Written task:
What is needed is an exact copy of the lines from the one containing "for node, piece" to the one containing "obj.matrix_world = Matrix.Identity(4)", both lines included, and no other lines.

Source material:
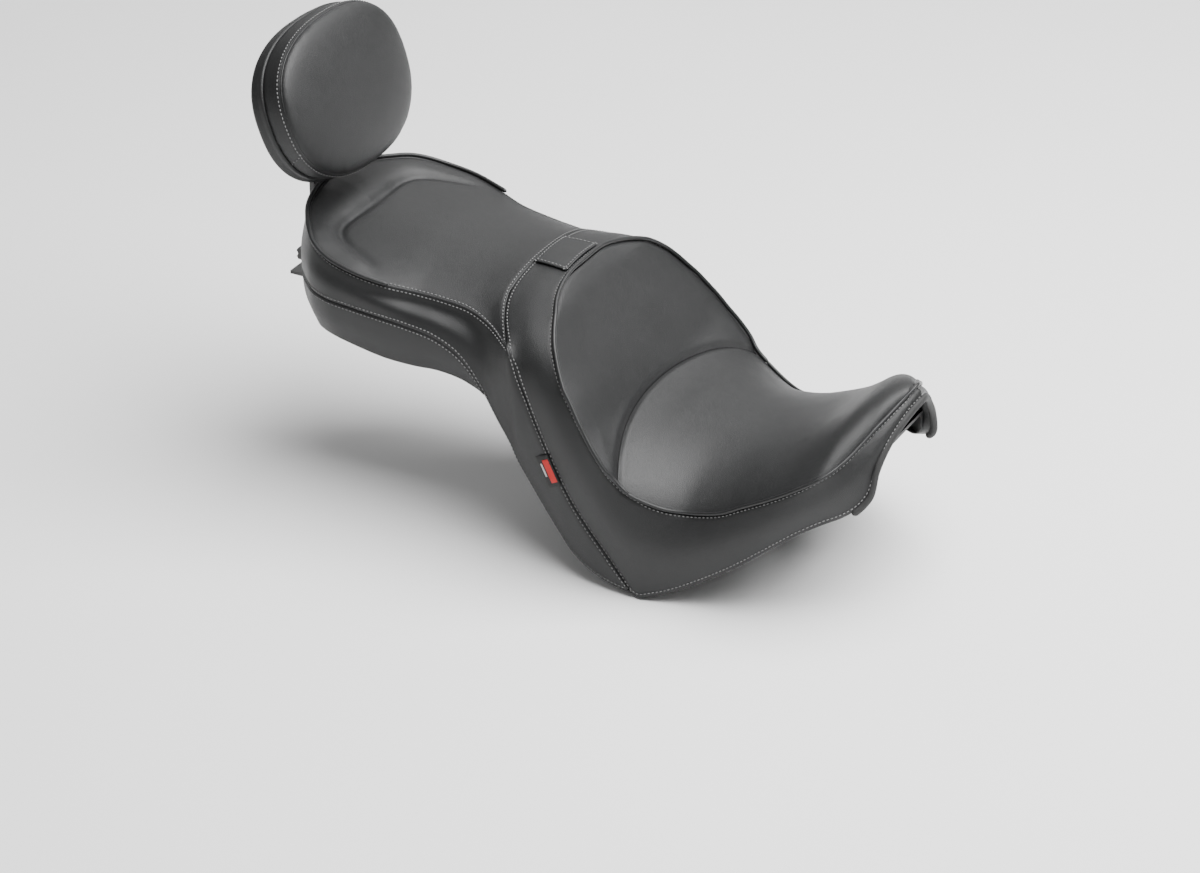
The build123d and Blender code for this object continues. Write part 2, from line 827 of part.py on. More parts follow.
def front_tongue():
    """Steel hook under the nose that slides under the frame's bracket."""
    x0, x1 = sx(tongue_rear_x), sx(tongue_tip_x)
    top = floor_z(tongue_rear_x) - pan_wall
    plate = Pos((x0 + x1) / 2, 0, top - tongue_thick / 2) * Box(x1 - x0, tongue_width, tongue_thick)
    plate = fillet(plate.edges().filter_by(Axis.Z).group_by(Axis.X)[-1], 14.0)
    for x in tongue_bolt_xs:
        plate -= upright(sx(x), 0, top - tongue_thick, tongue_thick, bolt_r + bolt_clear)
    return plate


def tongue_bolts():
    z = floor_z(tongue_rear_x)
    return Compound(children=[hex_bolt(sx(x), 0, z, pan_wall + tongue_thick) for x in tongue_bolt_xs])


def tongue_nuts():
    z = floor_z(tongue_rear_x) - pan_wall - tongue_thick
    return Compound(children=[hex_nut(sx(x), 0, z) for x in tongue_bolt_xs])


def bumper_places():
    rear = [(sx(x), y * 78.0 * passenger_stretch, floor_z(x) - pan_wall) for x in (215, 285) for y in (-1, 1)]
    front = [(sx(x), y * 96.0 * rider_stretch, floor_z(x) - pan_wall) for x in (520, 610) for y in (-1, 1)]
    return rear + front


def rubber_bumpers():
    bumpers = [upright(x, y, z - bumper_height, bumper_height, bumper_r) for x, y, z in bumper_places()]
    return Compound(children=bumpers)


def nose_lip():
    """Rubber lip under the nose's front edge."""
    rows = [r for r in rider_sections if r[0] >= 746]
    spots = [(sx(r[0]) + 6.0, r[6] * width_factor(r[0]) * 0.97, r[7] - 3.5) for r in rows]
    right = [(x, -y, z) for x, y, z in spots]
    tip = [(sx(793), -14, 14), (sx(793), 14, 14)]
    return cord_along(right + tip + spots[::-1], 5.0)


def main():
    os.makedirs("parts", exist_ok=True)
    behind_groove = groove_prism()
    top = rider_top()
    pieces = {
        "base_pan": base_pan(),
        "rider_foam": rider_foam(),
        "passenger_foam": passenger_foam(),
        "rider_back_panel": top & behind_groove,
        "rider_seat_panel": top - behind_groove,
        "center_band": center_band(),
        "right_rider_skirt": rider_skirt(-1),
        "left_rider_skirt": rider_skirt(1),
        "right_side_gusset": rear_side_gusset(-1),
        "left_side_gusset": rear_side_gusset(1),
        "passenger_top_panel": passenger_top_panel(),
        "passenger_boxing": passenger_boxing(),
        "passenger_lower_skirt": passenger_lower_skirt(),
        "rim_piping": rim_piping(),
        "rider_piping": rider_piping(),
        "rider_welt": rider_welt(),
        "nose_lip": nose_lip(),
        "backrest_flap": backrest_flap(),
        "side_tag": side_tag(),
        "backrest_socket": backrest_socket(),
        "socket_bolts": socket_bolts(),
        "socket_nuts": socket_nuts(),
        "tail_tab": tail_tab(),
        "tab_bolts": tab_bolts(),
        "tab_nuts": tab_nuts(),
        "front_tongue": front_tongue(),
        "tongue_bolts": tongue_bolts(),
        "tongue_nuts": tongue_nuts(),
        "rubber_bumpers": rubber_bumpers(),
        "post_receiver": post_receiver(),
        "backrest_post": backrest_post(),
        "clamp_screw": clamp_screw(),
        "tilt_bracket": tilt_bracket(),
        "pivot_bolt": pivot_bolt(),
        "pivot_nut": pivot_nut(),
        "bracket_screws": bracket_screws(),
        "pad_board": pad_board(),
        "pad_foam": pad_foam(),
        "pad_face_panel": pad_face_panel(),
        "pad_boxing_panel": pad_boxing_panel(),
        "pad_rear_shell": pad_rear_shell(),
    }
    for node, piece in pieces.items():
        export_step(piece, "parts/" + node + ".step")
        print(node, round(piece.volume / 1000.0, 2), "cm3")


main()
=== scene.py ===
import math
import bmesh
import bpy
import numpy as np
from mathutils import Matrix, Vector


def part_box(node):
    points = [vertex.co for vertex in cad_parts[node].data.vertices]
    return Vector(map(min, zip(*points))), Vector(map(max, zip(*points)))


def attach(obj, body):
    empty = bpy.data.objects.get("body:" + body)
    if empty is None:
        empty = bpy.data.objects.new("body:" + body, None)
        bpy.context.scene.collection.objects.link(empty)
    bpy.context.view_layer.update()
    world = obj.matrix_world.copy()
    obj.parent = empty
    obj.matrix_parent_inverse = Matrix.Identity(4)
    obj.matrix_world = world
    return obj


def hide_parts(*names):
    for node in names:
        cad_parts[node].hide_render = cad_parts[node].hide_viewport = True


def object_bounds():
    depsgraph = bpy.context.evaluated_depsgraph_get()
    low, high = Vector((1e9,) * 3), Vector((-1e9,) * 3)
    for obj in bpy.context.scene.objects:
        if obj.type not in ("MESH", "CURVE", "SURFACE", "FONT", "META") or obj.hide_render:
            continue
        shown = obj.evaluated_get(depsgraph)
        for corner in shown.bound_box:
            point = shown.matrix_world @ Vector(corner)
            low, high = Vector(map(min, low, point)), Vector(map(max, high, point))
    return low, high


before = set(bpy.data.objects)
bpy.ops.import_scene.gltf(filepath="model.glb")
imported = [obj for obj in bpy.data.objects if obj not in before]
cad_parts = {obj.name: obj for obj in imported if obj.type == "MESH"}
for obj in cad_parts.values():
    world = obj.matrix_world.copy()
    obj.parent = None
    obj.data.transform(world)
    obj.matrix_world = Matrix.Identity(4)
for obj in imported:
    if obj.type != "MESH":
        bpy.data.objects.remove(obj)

cadLow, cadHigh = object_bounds()
scene = bpy.context.scene
mm = 0.001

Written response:
    for node, piece in pieces.items():
        export_step(piece, "parts/" + node + ".step")
        print(node, round(piece.volume / 1000.0, 2), "cm3")


main()
=== scene.py ===
import math
import bmesh
import bpy
import numpy as np
from mathutils import Matrix, Vector


def part_box(node):
    points = [vertex.co for vertex in cad_parts[node].data.vertices]
    return Vector(map(min, zip(*points))), Vector(map(max, zip(*points)))


def attach(obj, body):
    empty = bpy.data.objects.get("body:" + body)
    if empty is None:
        empty = bpy.data.objects.new("body:" + body, None)
        bpy.context.scene.collection.objects.link(empty)
    bpy.context.view_layer.update()
    world = obj.matrix_world.copy()
    obj.parent = empty
    obj.matrix_parent_inverse = Matrix.Identity(4)
    obj.matrix_world = world
    return obj


def hide_parts(*names):
    for node in names:
        cad_parts[node].hide_render = cad_parts[node].hide_viewport = True


def object_bounds():
    depsgraph = bpy.context.evaluated_depsgraph_get()
    low, high = Vector((1e9,) * 3), Vector((-1e9,) * 3)
    for obj in bpy.context.scene.objects:
        if obj.type not in ("MESH", "CURVE", "SURFACE", "FONT", "META") or obj.hide_render:
            continue
        shown = obj.evaluated_get(depsgraph)
        for corner in shown.bound_box:
            point = shown.matrix_world @ Vector(corner)
            low, high = Vector(map(min, low, point)), Vector(map(max, high, point))
    return low, high


before = set(bpy.data.objects)
bpy.ops.import_scene.gltf(filepath="model.glb")
imported = [obj for obj in bpy.data.objects if obj not in before]
cad_parts = {obj.name: obj for obj in imported if obj.type == "MESH"}
for obj in cad_parts.values():
    world = obj.matrix_world.copy()
    obj.parent = None
    obj.data.transform(world)
    obj.matrix_world = Matrix.Identity(4)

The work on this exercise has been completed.